Copyright 2018 Christian Herta, Klaus Strohmenger
Permission is hereby granted, free of charge, to any person obtaining a copy of this software and associated documentation files (the "Software"), to deal in the Software without restriction, including without limitation the rights to use, copy, modify, merge, publish, distribute, sublicense, and/or sell copies of the Software, and to permit persons to whom the Software is furnished to do so, subject to the following conditions:
The above copyright notice and this permission notice shall be included in all copies or substantial portions of the Software.

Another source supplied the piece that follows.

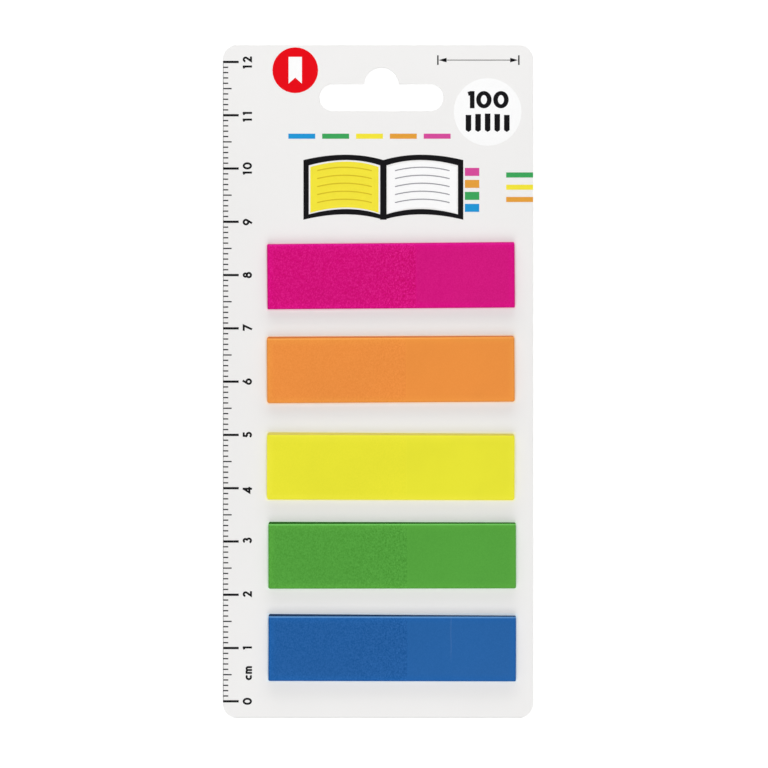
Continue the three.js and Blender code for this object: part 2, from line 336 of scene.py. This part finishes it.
def edged(nodes, colour, tones, x, y, length, width):
    """The colour with a painted glow at the rim, darker cut edges, a painted highlight line and the
    sliver.
    """
    to_side = nodes.math("SUBTRACT", width / 2, nodes.math("ABSOLUTE", y))
    to_end = nodes.math("SUBTRACT", length / 2, nodes.math("ABSOLUTE", x))
    to_edge = nodes.math("MINIMUM", to_side, to_end)
    to_near_side = nodes.math("SUBTRACT", width / 2, y)
    to_far_edges = nodes.math("MINIMUM", nodes.math("ADD", width / 2, y), to_end)
    # Painted glow: the film is painted lighter within RIM_BAND of its edges.
    colour = nodes.mix(nodes.spread(to_edge, 0, RIM_BAND, 0.85, 0), colour, tones["rim"])
    cut_line = nodes.spread(to_far_edges, *CUT_BAND, tones["cut"], 0)
    colour = nodes.mix(cut_line, colour, shade(tones["rim"], 0.72))
    # Painted highlight: a light line along the top film's +Y edge.
    colour = nodes.mix(nodes.spread(to_near_side, *GLINT_BAND, 1, 0), colour, tones["painted_glint"])
    # Beyond the +Y edge, the lower films' sliver; on green and blue its tone is painted shade.
    return nodes.mix(nodes.spread(to_near_side, -SLIVER_BLUR, 0, 1, 0), colour, tones["sliver"])


def film_material(name, length, width):
    """Translucent film. Over its adhesive it is mottled, more so towards the coat's end."""
    tones = FILM_TONES[name]
    nodes = MaterialNodes(f"film_{name}")
    x, y, z = nodes.axes()
    coat_end = STUCK_LENGTH[name] - length / 2
    over_coat = nodes.spread(x, coat_end - COAT_END_BLUR, coat_end + COAT_END_BLUR, 1, 0)
    to_coat_end = nodes.math("ABSOLUTE", nodes.math("SUBTRACT", x, coat_end + COAT_END_SHIFT))
    speckle = mottling(nodes, x, coat_end)

    colour = nodes.mix(over_coat, tones["free"], tones["stuck"])
    colour = nodes.mix(nodes.spread(to_coat_end, 0, COAT_END_BAND, 0.35, 0), colour, tones["rim"])
    colour = edged(nodes, colour, tones, x, y, length, width)
    if name == SCRATCHED_PAD:
        colour = scratched(nodes, colour, x, y)
    drift = nodes.spread(nodes.noise(9, detail=2), 0.3, 0.7, 0.985, 1.015)
    colour = nodes.vector("MULTIPLY", colour, drift)
    colour = nodes.vector("MULTIPLY_ADD", speckle, tones["grain"], colour)
    colour = nodes.vector("MAXIMUM", colour, (0, 0, 0))
    # Painted halo: the lowest film is painted pale, as light glowing round the pad.
    colour = nodes.mix(nodes.math("LESS_THAN", z, HALO_FOOT_TOP), colour, tones["foot"])

    fine = nodes.noise(0.12, detail=2)
    rough = nodes.spread(fine, 0.2, 0.8, 0.30, 0.38)
    rough = nodes.math("ADD", rough, nodes.math("MULTIPLY", over_coat, 0.05))
    nodes.shader.inputs["Specular IOR Level"].default_value = 0.2
    nodes.bump(nodes.math("ADD", speckle, nodes.math("MULTIPLY", fine, 0.1)), 0.01, 0.35)
    return nodes.finish(colour, rough)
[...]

THE SOFTWARE IS PROVIDED "AS IS", WITHOUT WARRANTY OF ANY KIND, EXPRESS OR IMPLIED, INCLUDING BUT NOT LIMITED TO THE WARRANTIES OF MERCHANTABILITY, FITNESS FOR A PARTICULAR PURPOSE AND NONINFRINGEMENT. IN NO EVENT SHALL THE AUTHORS OR COPYRIGHT HOLDERS BE LIABLE FOR ANY CLAIM, DAMAGES OR OTHER LIABILITY, WHETHER IN AN ACTION OF CONTRACT, TORT OR OTHERWISE, ARISING FROM, OUT OF OR IN CONNECTION WITH THE SOFTWARE OR THE USE OR OTHER DEALINGS IN THE SOFTWARE.